Mélanie a écrit : cette idée du Joker comme "agent du chaos", comme il se présente lui-même. Le mec totalement cinglé qui n'obéit à aucune règle et sur qui, de ce fait, rien ne peut avoir de prise. Ça le rend extrêmement flippant. Et comme tu le soulignes, le fait qu'on ne sache rien de son histoire ni de son identité renforce cette impression : c'est quasiment un spectre, une abstraction, à aucun moment on ne le voit comme un être humain.
Encore que...
Attention gros SPOILER
En y repensant bien, tu as raison de dire que c'est une sorte d'abstraction devenue un personnage de film, mais en fait, quand le Joker commence à raconter la première explication de ses cicatrices : son père qui cognait, la maman qui prend le couteau, le père qui vient demander au gamin "why so serious?" (cette réplique est désormais culte!) et le défigure... eh bien à ce moment-là du film, on croit à l'explication psychologique. Et dès lors, pour ma part: immense sentiment de pitié.
Puis il y a la deuxième explication, celle de la copine défigurée dans un accident je crois, et le Joker qui se serait mutilé pour lui montrer que ses cicatrices à elles ne sont pas si graves, et elle qui se serait, du coup, détournée de lui.
Là, on comprend que le type ment, triche, ou est complètement cinglé.

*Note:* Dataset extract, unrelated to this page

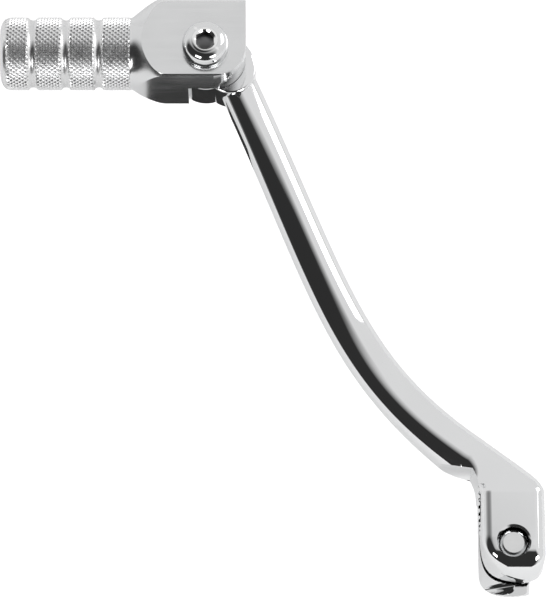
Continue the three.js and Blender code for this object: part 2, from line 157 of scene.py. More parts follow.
def turned(name, outline, centre, axis="Z", steps=96):
    # outline is (radius, place along the axis) from end to end
    if axis == "Z":
        points = [(centre[0] + r, centre[1], centre[2] + a) for r, a in outline]
        direction = (0, 0, 1)
    else:
        points = [(centre[0] + a, centre[1], centre[2] + r) for r, a in outline]
        direction = (1, 0, 0)
    piece = drawOutline(points, name)
    bpy.ops.mesh.select_all(action="SELECT")
    bpy.ops.mesh.spin(steps=steps, angle=fullTurn, center=centre, axis=direction)
    stopEditing()
    tidyMesh(piece)
    return piece


def prism(name, outline, bottom, top):
    # a plan outline, closed and raised
    piece = drawOutline([(x, y, bottom) for x, y in outline], name)
    bpy.ops.mesh.select_all(action="SELECT")
    bpy.ops.mesh.edge_face_add()
    bpy.ops.mesh.extrude_region_move(TRANSFORM_OT_translate={"value": (0, 0, top - bottom)})
    stopEditing()
    tidyMesh(piece)
    return piece


def block(name, low, high):
    outline = [(low[0], low[1]), (high[0], low[1]), (high[0], high[1]), (low[0], high[1])]
    return prism(name, outline, low[2], high[2])


def upright(name, centre, radius, bottom, top, topRadius=None, sides=96):
    topRadius = radius if topRadius is None else topRadius
    clearSelection()
    bpy.ops.mesh.primitive_cone_add(
        vertices=sides, radius1=radius, radius2=topRadius, depth=top - bottom,
        location=(centre[0], centre[1], (bottom + top) / 2))
    piece = named(bpy.context.object, name)
    settlePlace(piece)
    return piece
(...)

C'est en y repensant à la fin du film, et d'après les paroles du Joker lui-même (je suis l'agent du chaos), qu'on ressaisit l'ensemble du personnage et qu'on comprend ce que tu indiquais: il est un agent barbare de destruction, une pure entropisation du monde à l'oeuvre.
La réussite totale autour de ce personnage tient à son élaboration psychologique, mais aussi à l'écriture scénaristiquement bien ficelée de l'action de ce personnage: il devient très vite jubilatoire, à chaque apparition (à vrai dire, il l'est dès la scène de braquage d'ouverture, on sourit de plaisir en comprenant le procédé et en voyant apparaître d'emblée le Joker), il est omniprésent, il infecte l'espace et les décors, les relations entre les autres personnages.
Sur ce rôle en or, Heath Ledger a ensuite produit une performance peut-être pas "habitée", mais réellement inspirée, totalement en adéquation avec ce qu'il devait donner à voir.